Through products honoured as Vietnam Value, the government has focused on building and developing Vietnamese brands associated with positive values, effective implementation based on unity, and a set strategy of importing and exporting goods and services.
Therefore, within the national economy, export turnover targets of products and services reaching the standards of the programme are also set higher than the national average growth rate. In the opposite direction, enterprises have also shown efforts to help Vietnam’s national brands gradually gain a foothold in the international playing field.
In 2020 due to the heavy influence of the pandemic, on average the 10 countries with top brands in the world suffered, and so have regional countries like Indonesia, Malaysia, and the Philippines.
From a global perspective, Vietnam’s national brand has the fastest growth rate in the world, bringing Vietnam to 33rd on the list of the 100 most valuable national brands, according to leading brand value firm Brand Finance.
As per the Global Soft Power Index Report 2021 by Brand Finance, Vietnam is the only country in ASEAN to be upgraded compared to 2020 in the global soft power ranking. The position of Vietnam has also improved by 2.5 points, increasing by three ranks, from 50 out of 60 in 2020 to 47 out of 105 ranked nations in 2021.
Samir Dixit, managing director of Brand Finance Asia-Pacific commented, “Vietnam is considered a bright spot thanks to a remarkable increase in national brand values and economic and social results achieved in the past year.”
Vietnam has been striving to enhance the position of local brands in the international market through proactively participating in regional and global free trade agreements (FTA).
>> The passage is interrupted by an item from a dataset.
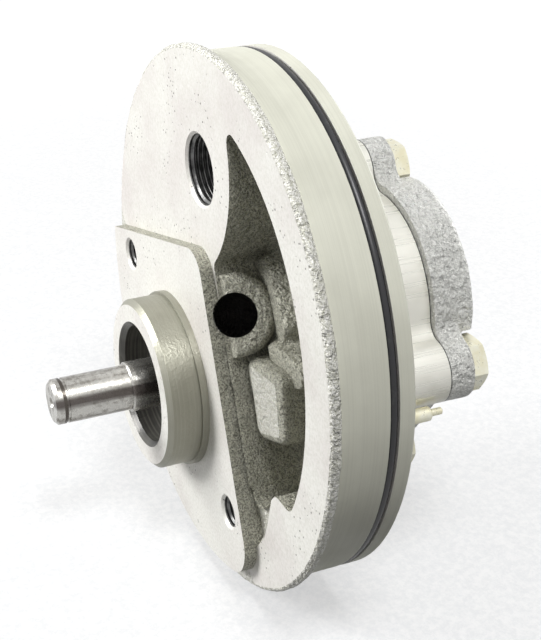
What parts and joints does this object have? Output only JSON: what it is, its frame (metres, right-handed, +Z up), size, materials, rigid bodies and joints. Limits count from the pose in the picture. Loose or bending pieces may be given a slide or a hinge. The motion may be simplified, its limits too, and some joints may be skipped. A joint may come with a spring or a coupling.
{
  "type": "water pump",
  "caption": "Gear pump on a round cast mounting disc with a pilot rim and ring seal, an off-centre keyed drive shaft in a seal boss, a front pocket with ports and a bolted rear cover.",
  "frame": {"origin": "centre of the pilot rim, in the plane where the rim meets the back of the lip", "axes": "+Y along the shafts from the drive end to the rear cover, +Z up, +X to the right seen from the drive end"},
  "size_m": [0.207, 0.1472, 0.207],
  "materials": {
    "cast_disc": "machined faces, rough cast pocket",
    "black_rubber": "matte",
    "seal_steel": "satin",
    "bush_bronze": "bored bronze",
    "gasket_sheet": "matte sheet",
    "machined_housing": "fine machined",
    "cast_cover": "coarse cast",
    "ground_steel": "ground and polished",
    "gear_steel": "ground",
    "zinc_bolts": "yellow zinc plating"
  },
  "bodies": {
    "root": {"body_gasket": "gasket_sheet", "cover_bolts": "zinc_bolts", "cover_gasket": "gasket_sheet", "dowel_pins": "ground_steel", "front_drive_bush": "bush_bronze", "front_idler_bush": "bush_bronze", "gear_housing": "machined_housing", "locating_pin": "zinc_bolts", "mounting_disc": "cast_disc", "rear_cover": "cast_cover", "rear_drive_bush": "bush_bronze", "rear_idler_bush": "bush_bronze", "rim_o_ring": "black_rubber", "seal_case": "seal_steel", "seal_lip": "black_rubber", "seal_spring": "seal_steel"},
    "drive": {"drive_shaft": "ground_steel", "drive_key": "ground_steel", "drive_gear": "gear_steel"},
    "idler": {"idler_shaft": "ground_steel", "idler_gear": "gear_steel"}
  },
  "joints": [
    {"name": "drive_spin", "type": "hinge", "parent": "root", "child": "drive", "pos_m": [-0.02409, 0, -0.0344], "axis": [0, 1, 0], "continuous": true},
    {"name": "idler_spin", "type": "hinge", "parent": "root", "child": "idler", "pos_m": [0, 0, 0], "axis": [0, 1, 0], "continuous": true}
  ],
  "couplings": [
    {"joint": "idler_spin", "follows": "drive_spin", "ratio": -1}
  ]
}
Ngo Chung Khanh, deputy director of the MoIT’s Multilateral Trade Policy Department, noticed that the signing and implementation of new generation FTAs have put Vietnam among the leading countries in the process of economic integration in the Asia-Pacific region.
According to Khanh, Vietnam will carve out a special position as these FTAs enhance the country’s position in ASEAN and internationally, creating opportunities for businesses to expand their export markets and participate more deeply in global production and supply chains.
Participation in FTAs opens new opportunities but there are also many unpredictable factors. Vu Ba Phu, general director of the Vietnam Trade Promotion Agency and head of the Secretariat of the Vietnam Value Programme, said that to make good use of these opportunities, it is necessary to recognise the limitations of national brand development for products as well as corporates.
“Enterprises need efforts, determination, and creativity to quickly build and strongly develop their national brands. Besides this, businesses need to build a strategic direction to promote the strength of national brands methodically, especially in the digital age. They also need to prioritise investment in scientific and technological development,” Phu added.